* [What the exercise asks] Give back all the data exactly, line by line.

* [Scripts that build objects]
****

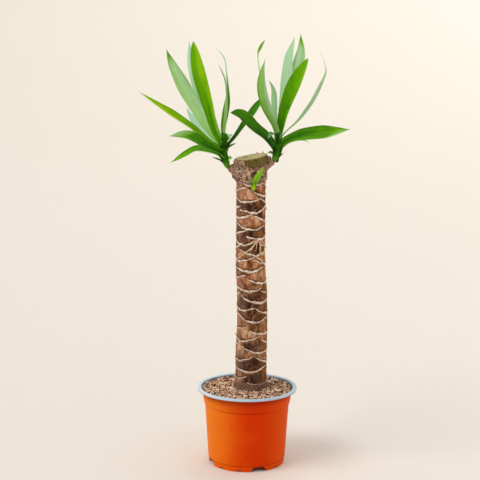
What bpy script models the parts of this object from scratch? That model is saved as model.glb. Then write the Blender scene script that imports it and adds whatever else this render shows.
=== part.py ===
"""A potted yucca: a sawn cane with two leafy shoots and a young sprout, in a plastic nursery pot.

Metres, +Z up, with the origin at the centre of the pot's foot. -Y is the plant's front, +X its right.
Sizes are written in millimetres and turned into metres where the meshes are made.
"""

import math
import random
from typing import NamedTuple

import bpy
from mathutils import Vector, noise

MM = 0.001
CONTACT_GAP = 0.3
UP = Vector((0, 0, 1))
FRONT = -90.0

# Pot: an injection moulded nursery pot with a rolled lip and a notched foot.
POT_HEIGHT = 132.0
POT_LIP_RADIUS = 85.0
POT_LIP_DEPTH = 4.6
POT_COLLAR_TOP_RADIUS = 76.9
POT_COLLAR_FOOT_RADIUS = 73.2
POT_STEP_HEIGHT = 104.0
POT_BODY_TOP_RADIUS = 71.6
POT_BODY_FOOT_RADIUS = 65.8
POT_GROOVE_HEIGHT = 9.4
POT_FOOT_RADIUS = 64.4
POT_WALL = 1.3
POT_FOOT_WALL = 2.0
POT_FLOOR = 10.2
POT_COLUMNS = 56
FOOT_NOTCHES = 12
FOOT_NOTCH_TURN = 19.0
WIDE_NOTCH = (14.3, 7.2, 7.6)
SMALL_NOTCH = (4.4, 2.4, 2.7)
DRAIN_HOLES = 8
DRAIN_RADIUS = 4.0
DRAIN_CIRCLE = 46.0

# Soil, filled to just under the lip, with a plain hole for the cane.
SOIL_EDGE_HEIGHT = 129.0
SOIL_MOUND = 0.8
SOIL_BUMP = 1.2
SOIL_COLUMNS = 36
SOIL_RINGS = 6

# Cane: a yucca stem sawn to length, covered in the scars of shed leaves.
CANE_FOOT_X = 6.5
CANE_FOOT_HEIGHT = 60.0
CANE_BARE_HEIGHT = 130.5
CANE_ROOT_RADIUS = 26.2
CANE_PROFILE = (
    (CANE_BARE_HEIGHT, CANE_FOOT_X, CANE_ROOT_RADIUS), (190, 6.6, 26.2), (240, 8.0, 25.3), (290, 7.4, 25.0),
    (345, 4.4, 24.5), (400, 4.3, 24.0), (482, 4.1, 24.2), (490, 2.2, 27.4), (502, 2.0, 27.8), (515, 3.4, 26.8),
)
CANE_COLUMNS = 36
CANE_ROWS = 77
SCAR_HEIGHT = 335.0
SCAR_TURN = -3.0
SCAR_DIVERGENCE = 360.0 * 5 / 13
SCAR_STEP_LOW = 6.65
SCAR_STEP_HIGH = 5.55
SCAR_RISE = 13.5
SCAR_REACH = 74.0
LIP_PROUD = 1.5
LIP_HALF_WIDTH = 2.3
SCAR_SLOPE = 0.5
SCAR_SLOPE_LENGTH = 9.0

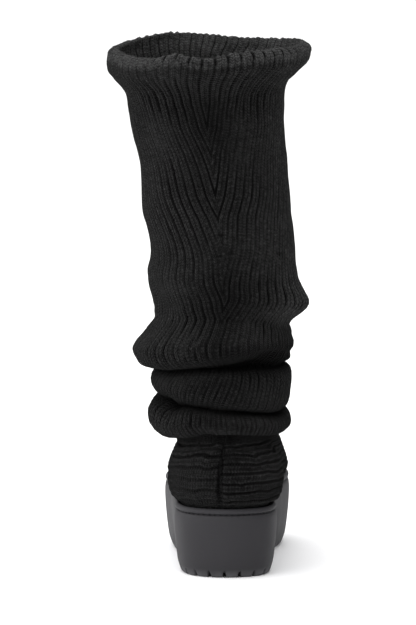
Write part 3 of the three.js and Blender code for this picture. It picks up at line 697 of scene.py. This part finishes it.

****

* [Full output]
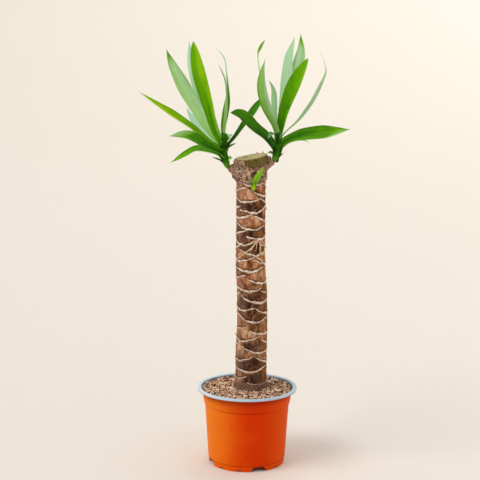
What bpy script models the parts of this object from scratch? That model is saved as model.glb. Then write the Blender scene script that imports it and adds whatever else this render shows.
=== part.py ===
"""A potted yucca: a sawn cane with two leafy shoots and a young sprout, in a plastic nursery pot.

Metres, +Z up, with the origin at the centre of the pot's foot. -Y is the plant's front, +X its right.
Sizes are written in millimetres and turned into metres where the meshes are made.
"""

import math
import random
from typing import NamedTuple

import bpy
from mathutils import Vector, noise

MM = 0.001
CONTACT_GAP = 0.3
UP = Vector((0, 0, 1))
FRONT = -90.0

# Pot: an injection moulded nursery pot with a rolled lip and a notched foot.
POT_HEIGHT = 132.0
POT_LIP_RADIUS = 85.0
POT_LIP_DEPTH = 4.6
POT_COLLAR_TOP_RADIUS = 76.9
POT_COLLAR_FOOT_RADIUS = 73.2
POT_STEP_HEIGHT = 104.0
POT_BODY_TOP_RADIUS = 71.6
POT_BODY_FOOT_RADIUS = 65.8
POT_GROOVE_HEIGHT = 9.4
POT_FOOT_RADIUS = 64.4
POT_WALL = 1.3
POT_FOOT_WALL = 2.0
POT_FLOOR = 10.2
POT_COLUMNS = 56
FOOT_NOTCHES = 12
FOOT_NOTCH_TURN = 19.0
WIDE_NOTCH = (14.3, 7.2, 7.6)
SMALL_NOTCH = (4.4, 2.4, 2.7)
DRAIN_HOLES = 8
DRAIN_RADIUS = 4.0
DRAIN_CIRCLE = 46.0

# Soil, filled to just under the lip, with a plain hole for the cane.
SOIL_EDGE_HEIGHT = 129.0
SOIL_MOUND = 0.8
SOIL_BUMP = 1.2
SOIL_COLUMNS = 36
SOIL_RINGS = 6

# Cane: a yucca stem sawn to length, covered in the scars of shed leaves.
CANE_FOOT_X = 6.5
CANE_FOOT_HEIGHT = 60.0
CANE_BARE_HEIGHT = 130.5
CANE_ROOT_RADIUS = 26.2
CANE_PROFILE = (
    (CANE_BARE_HEIGHT, CANE_FOOT_X, CANE_ROOT_RADIUS), (190, 6.6, 26.2), (240, 8.0, 25.3), (290, 7.4, 25.0),
    (345, 4.4, 24.5), (400, 4.3, 24.0), (482, 4.1, 24.2), (490, 2.2, 27.4), (502, 2.0, 27.8), (515, 3.4, 26.8),
)
CANE_COLUMNS = 36
CANE_ROWS = 77
SCAR_HEIGHT = 335.0
SCAR_TURN = -3.0
SCAR_DIVERGENCE = 360.0 * 5 / 13
SCAR_STEP_LOW = 6.65
SCAR_STEP_HIGH = 5.55
SCAR_RISE = 13.5
SCAR_REACH = 74.0
LIP_PROUD = 1.5
LIP_HALF_WIDTH = 2.3
SCAR_SLOPE = 0.5
SCAR_SLOPE_LENGTH = 9.0

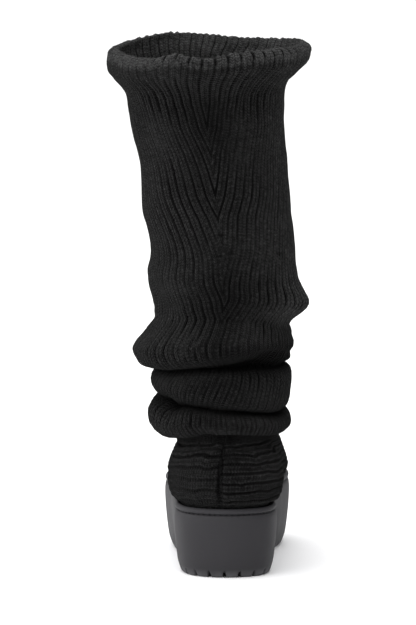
Write part 3 of the three.js and Blender code for this picture. It picks up at line 697 of scene.py. This part finishes it.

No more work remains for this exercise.